__GOAL__
Copy each line of the entries beneath that contains the word "frame".

__SOURCE RECORDS__
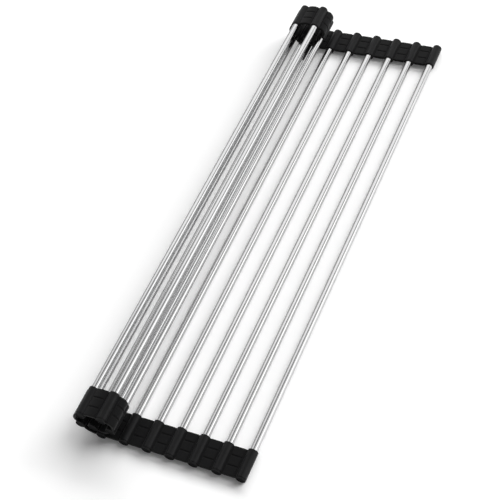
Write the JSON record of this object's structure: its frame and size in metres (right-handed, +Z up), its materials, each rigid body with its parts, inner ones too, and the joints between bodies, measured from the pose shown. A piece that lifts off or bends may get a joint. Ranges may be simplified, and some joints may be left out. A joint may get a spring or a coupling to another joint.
{
  "type": "roll-up dish rack",
  "caption": "Roll-up drying rack of parallel steel tubes held in two flexible silicone bands, shown half rolled.",
  "frame": {"origin": "under the middle of the half rolled rack, on the surface it rests on", "axes": "+Y along the rods from the front band to the back band, +X from the roll to the free rod, +Z up"},
  "size_m": [0.1406, 0.46, 0.0341],
  "materials": {
    "steel": "polished stainless steel",
    "silicone": "matt silicone"
  },
  "bodies": {
    "link_01": {"rod_01": "steel", "front_sleeve_01": "silicone", "back_sleeve_01": "silicone"},
    "link_02": {"rod_02": "steel", "front_sleeve_02": "silicone", "back_sleeve_02": "silicone", "front_web_01_02": "silicone", "back_web_01_02": "silicone"},
    "link_03": {"rod_03": "steel", "front_sleeve_03": "silicone", "back_sleeve_03": "silicone", "front_web_02_03": "silicone", "back_web_02_03": "silicone"},
    "link_04": {"rod_04": "steel", "front_sleeve_04": "silicone", "back_sleeve_04": "silicone", "front_web_03_04": "silicone", "back_web_03_04": "silicone"},
    "link_05": {"rod_05": "steel", "front_sleeve_05": "silicone", "back_sleeve_05": "silicone", "front_web_04_05": "silicone", "back_web_04_05": "silicone"},
    "link_06": {"rod_06": "steel", "front_sleeve_06": "silicone", "back_sleeve_06": "silicone", "front_web_05_06": "silicone", "back_web_05_06": "silicone", "front_web_06_07": "silicone", "back_web_06_07": "silicone"},
    "link_07": {"rod_07": "steel", "front_sleeve_07": "silicone", "back_sleeve_07": "silicone", "front_web_07_08": "silicone", "back_web_07_08": "silicone"},
    "link_08": {"rod_08": "steel", "front_sleeve_08": "silicone", "back_sleeve_08": "silicone", "front_web_08_09": "silicone", "back_web_08_09": "silicone"},
    "link_09": {"rod_09": "steel", "front_sleeve_09": "silicone", "back_sleeve_09": "silicone", "front_web_09_10": "silicone", "back_web_09_10": "silicone"},
    "link_10": {"rod_10": "steel", "front_sleeve_10": "silicone", "back_sleeve_10": "silicone", "front_web_10_11": "silicone", "back_web_10_11": "silicone"},
    "link_11": {"rod_11": "steel", "front_sleeve_11": "silicone", "back_sleeve_11": "silicone", "front_web_11_12": "silicone", "back_web_11_12": "silicone"},
    "link_12": {"rod_12": "steel", "front_sleeve_12": "silicone", "back_sleeve_12": "silicone"}
  },
  "joints": [
    {"name": "bend_05_06", "type": "hinge", "parent": "link_06", "child": "link_05", "pos_m": [-0.02158, 0, 0.00493], "axis": [0, -1, 0], "range_deg": [0, 61.5], "deforming": ["front_web_05_06", "back_web_05_06"]},
    {"name": "bend_04_05", "type": "hinge", "parent": "link_05", "child": "link_04", "pos_m": [-0.00208, 0, 0.00544], "axis": [0, -1, 0], "range_deg": [0, 90], "deforming": ["front_web_04_05", "back_web_04_05"]},
    {"name": "bend_03_04", "type": "hinge", "parent": "link_04", "child": "link_03", "pos_m": [0.01742, 0, 0.00467], "axis": [0, -1, 0], "range_deg": [0, 46.5], "deforming": ["front_web_03_04", "back_web_03_04"]},
    {"name": "bend_02_03", "type": "hinge", "parent": "link_03", "child": "link_02", "pos_m": [0.03692, 0, 0.00583], "axis": [0, -1, 0], "range_deg": [0, 110], "deforming": ["front_web_02_03", "back_web_02_03"]},
    {"name": "bend_01_02", "type": "hinge", "parent": "link_02", "child": "link_01", "pos_m": [0.05642, 0, 0.00543], "axis": [0, -1, 0], "range_deg": [0, 89], "deforming": ["front_web_01_02", "back_web_01_02"]},
    {"name": "bend_06_07", "type": "hinge", "parent": "link_06", "child": "link_07", "pos_m": [-0.04108, 0, 0.0044], "axis": [0, 1, 0], "range_deg": [0, 30], "deforming": ["front_web_06_07", "back_web_06_07"]},
    {"name": "unroll_07_08", "type": "hinge", "parent": "link_07", "child": "link_08", "pos_m": [-0.06058, 0, 0.00493], "axis": [0, -1, 0], "range_deg": [0, 61.5], "deforming": ["front_web_07_08", "back_web_07_08"]},
    {"name": "unroll_08_09", "type": "hinge", "parent": "link_08", "child": "link_09", "pos_m": [-0.06944, 0, 0.02231], "axis": [0, -1, 0], "range_deg": [0, 90], "deforming": ["front_web_08_09", "back_web_08_09"]},
    {"name": "unroll_09_10", "type": "hinge", "parent": "link_09", "child": "link_10", "pos_m": [-0.05267, 0, 0.03229], "axis": [0, -1, 0], "range_deg": [0, 46.5], "deforming": ["front_web_09_10", "back_web_09_10"]},
    {"name": "unroll_10_11", "type": "hinge", "parent": "link_10", "child": "link_11", "pos_m": [-0.03448, 0, 0.02517], "axis": [0, -1, 0], "range_deg": [0, 110], "deforming": ["front_web_10_11", "back_web_10_11"]},
    {"name": "unroll_11_12", "type": "hinge", "parent": "link_11", "child": "link_12", "pos_m": [-0.04617, 0, 0.00955], "axis": [0, -1, 0], "range_deg": [0, 89], "deforming": ["front_web_11_12", "back_web_11_12"]}
  ],
  "couplings": [
    {"joint": "unroll_08_09", "follows": "unroll_07_08", "ratio": 1.4634},
    {"joint": "unroll_09_10", "follows": "unroll_07_08", "ratio": 0.7561},
    {"joint": "unroll_10_11", "follows": "unroll_07_08", "ratio": 1.7886},
    {"joint": "unroll_11_12", "follows": "unroll_07_08", "ratio": 1.4472}
  ]
}
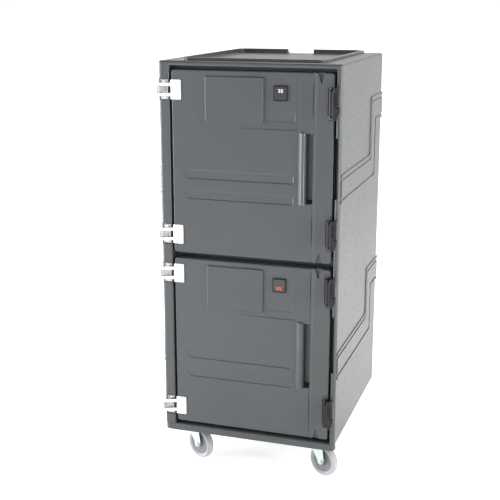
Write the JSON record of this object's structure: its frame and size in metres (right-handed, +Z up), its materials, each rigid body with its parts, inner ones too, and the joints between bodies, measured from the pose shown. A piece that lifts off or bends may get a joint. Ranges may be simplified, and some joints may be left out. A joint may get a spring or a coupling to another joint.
{
  "type": "insulated food carrier",
  "caption": "Tall insulated pan carrier on casters with stacked hinged doors, latches, temperature displays, pan rails and rear push handles.",
  "frame": {"origin": "on the floor, at the middle of the whole cart's width and depth", "axes": "+Z up, the doors face -Y, the hinges are on -X"},
  "size_m": [0.72, 0.85, 1.646],
  "materials": {
    "charcoal_polyethylene": "fine pebbled rotomoulded polyethylene",
    "foam_core": "rigid polyurethane foam",
    "liner_polyethylene": "smooth moulded",
    "rack_plastic": "moulded",
    "gasket_rubber": "soft matte",
    "stainless_steel": "brushed",
    "black_nylon": "satin moulded nylon",
    "display_plastic": "satin",
    "display_window": "clear dark window",
    "module_plastic": "moulded",
    "aluminium": "extruded",
    "zinc_steel": "bright zinc plate",
    "wheel_tread": "grey non-marking tread"
  },
  "bodies": {
    "cabinet": {"cabinet_shell": "charcoal_polyethylene", "cabinet_foam": "foam_core", "upper_liner": "liner_polyethylene", "upper_left_rack": "rack_plastic", "upper_right_rack": "rack_plastic", "upper_top_hinge_bracket": "stainless_steel", "upper_top_latch_keeper": "black_nylon", "upper_bottom_hinge_bracket": "stainless_steel", "upper_bottom_latch_keeper": "black_nylon", "lower_liner": "liner_polyethylene", "lower_left_rack": "rack_plastic", "lower_right_rack": "rack_plastic", "lower_top_hinge_bracket": "stainless_steel", "lower_top_latch_keeper": "black_nylon", "lower_bottom_hinge_bracket": "stainless_steel", "lower_bottom_latch_keeper": "black_nylon", "cold_module_housing": "module_plastic", "cold_module_heat_sink": "aluminium", "hot_module_housing": "module_plastic", "hot_module_heater": "stainless_steel", "power_inlet": "black_nylon", "left_rear_handle": "charcoal_polyethylene", "right_rear_handle": "charcoal_polyethylene", "front_left_caster_plate": "zinc_steel", "rear_left_caster_fork": "zinc_steel", "front_right_caster_plate": "zinc_steel", "rear_right_caster_fork": "zinc_steel"},
    "upper_door": {"upper_door_shell": "charcoal_polyethylene", "upper_door_foam": "foam_core", "upper_door_gasket": "gasket_rubber", "upper_display_housing": "display_plastic", "upper_display_lens": "display_window", "upper_top_hinge_leaf": "stainless_steel", "upper_top_latch_base": "black_nylon", "upper_bottom_hinge_leaf": "stainless_steel", "upper_bottom_latch_base": "black_nylon"},
    "upper_top_latch": {"upper_top_latch_lever": "black_nylon"},
    "upper_bottom_latch": {"upper_bottom_latch_lever": "black_nylon"},
    "lower_door": {"lower_door_shell": "charcoal_polyethylene", "lower_door_foam": "foam_core", "lower_door_gasket": "gasket_rubber", "lower_display_housing": "display_plastic", "lower_display_lens": "display_window", "lower_top_hinge_leaf": "stainless_steel", "lower_top_latch_base": "black_nylon", "lower_bottom_hinge_leaf": "stainless_steel", "lower_bottom_latch_base": "black_nylon"},
    "lower_top_latch": {"lower_top_latch_lever": "black_nylon"},
    "lower_bottom_latch": {"lower_bottom_latch_lever": "black_nylon"},
    "cold_fan": {"cold_module_fan": "black_nylon"},
    "hot_fan": {"hot_module_fan": "black_nylon"},
    "front_left_caster": {"front_left_caster_fork": "zinc_steel"},
    "front_left_brake": {"front_left_brake_pedal": "zinc_steel"},
    "front_left_wheel_turning": {"front_left_wheel": "wheel_tread"},
    "rear_left_wheel_turning": {"rear_left_wheel": "wheel_tread"},
    "front_right_caster": {"front_right_caster_fork": "zinc_steel"},
    "front_right_brake": {"front_right_brake_pedal": "zinc_steel"},
    "front_right_wheel_turning": {"front_right_wheel": "wheel_tread"},
    "rear_right_wheel_turning": {"rear_right_wheel": "wheel_tread"}
  },
  "joints": [
    {"name": "upper_door_swing", "type": "hinge", "parent": "cabinet", "child": "upper_door", "pos_m": [-0.353, -0.404, 1.24915], "axis": [0, 0, -1], "range_deg": [0, 265]},
    {"name": "upper_top_latch_turn", "type": "hinge", "parent": "upper_door", "child": "upper_top_latch", "pos_m": [0.319, -0.404, 1.496], "axis": [0, 0, -1], "range_deg": [0, 110]},
    {"name": "upper_bottom_latch_turn", "type": "hinge", "parent": "upper_door", "child": "upper_bottom_latch", "pos_m": [0.319, -0.404, 1.0113], "axis": [0, 0, -1], "range_deg": [0, 110]},
    {"name": "lower_door_swing", "type": "hinge", "parent": "cabinet", "child": "lower_door", "pos_m": [-0.353, -0.404, 0.5273], "axis": [0, 0, -1], "range_deg": [0, 265]},
    {"name": "lower_top_latch_turn", "type": "hinge", "parent": "lower_door", "child": "lower_top_latch", "pos_m": [0.319, -0.404, 0.7893], "axis": [0, 0, -1], "range_deg": [0, 110]},
    {"name": "lower_bottom_latch_turn", "type": "hinge", "parent": "lower_door", "child": "lower_bottom_latch", "pos_m": [0.319, -0.404, 0.2993], "axis": [0, 0, -1], "range_deg": [0, 110]},
    {"name": "cold_fan_spin", "type": "hinge", "parent": "cabinet", "child": "cold_fan", "pos_m": [0, 0.4, 1.401], "axis": [0, 1, 0], "continuous": true},
    {"name": "hot_fan_spin", "type": "hinge", "parent": "cabinet", "child": "hot_fan", "pos_m": [0, 0.4, 0.6713], "axis": [0, 1, 0], "continuous": true},
    {"name": "front_left_caster_swivel", "type": "hinge", "parent": "cabinet", "child": "front_left_caster", "pos_m": [-0.263, -0.301, 0.15], "axis": [0, 0, 1], "continuous": true},
    {"name": "front_left_wheel_roll", "type": "hinge", "parent": "front_left_caster", "child": "front_left_wheel_turning", "pos_m": [-0.22592, -0.32072, 0.0635], "axis": [0.4695, 0.8829, 0], "continuous": true},
    {"name": "front_left_brake_press", "type": "hinge", "parent": "front_left_caster", "child": "front_left_brake", "pos_m": [-0.23298, -0.31696, 0.138], "axis": [0.4695, 0.8829, 0], "range_deg": [0, 5]},
    {"name": "rear_left_wheel_roll", "type": "hinge", "parent": "cabinet", "child": "rear_left_wheel_turning", "pos_m": [-0.25, 0.286, 0.0635], "axis": [1, 0, 0], "continuous": true},
    {"name": "front_right_caster_swivel", "type": "hinge", "parent": "cabinet", "child": "front_right_caster", "pos_m": [0.263, -0.301, 0.15], "axis": [0, 0, 1], "continuous": true},
    {"name": "front_right_wheel_roll", "type": "hinge", "parent": "front_right_caster", "child": "front_right_wheel_turning", "pos_m": [0.30008, -0.32072, 0.0635], "axis": [0.4695, 0.8829, 0], "continuous": true},
    {"name": "front_right_brake_press", "type": "hinge", "parent": "front_right_caster", "child": "front_right_brake", "pos_m": [0.29302, -0.31696, 0.138], "axis": [0.4695, 0.8829, 0], "range_deg": [0, 5]},
    {"name": "rear_right_wheel_roll", "type": "hinge", "parent": "cabinet", "child": "rear_right_wheel_turning", "pos_m": [0.25, 0.286, 0.0635], "axis": [1, 0, 0], "continuous": true}
  ]
}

__EXPECTED ANSWER__
Write the JSON record of this object's structure: its frame and size in metres (right-handed, +Z up), its materials, each rigid body with its parts, inner ones too, and the joints between bodies, measured from the pose shown. A piece that lifts off or bends may get a joint. Ranges may be simplified, and some joints may be left out. A joint may get a spring or a coupling to another joint.
  "frame": {"origin": "under the middle of the half rolled rack, on the surface it rests on", "axes": "+Y along the rods from the front band to the back band, +X from the roll to the free rod, +Z up"},
Write the JSON record of this object's structure: its frame and size in metres (right-handed, +Z up), its materials, each rigid body with its parts, inner ones too, and the joints between bodies, measured from the pose shown. A piece that lifts off or bends may get a joint. Ranges may be simplified, and some joints may be left out. A joint may get a spring or a coupling to another joint.
  "frame": {"origin": "on the floor, at the middle of the whole cart's width and depth", "axes": "+Z up, the doors face -Y, the hinges are on -X"},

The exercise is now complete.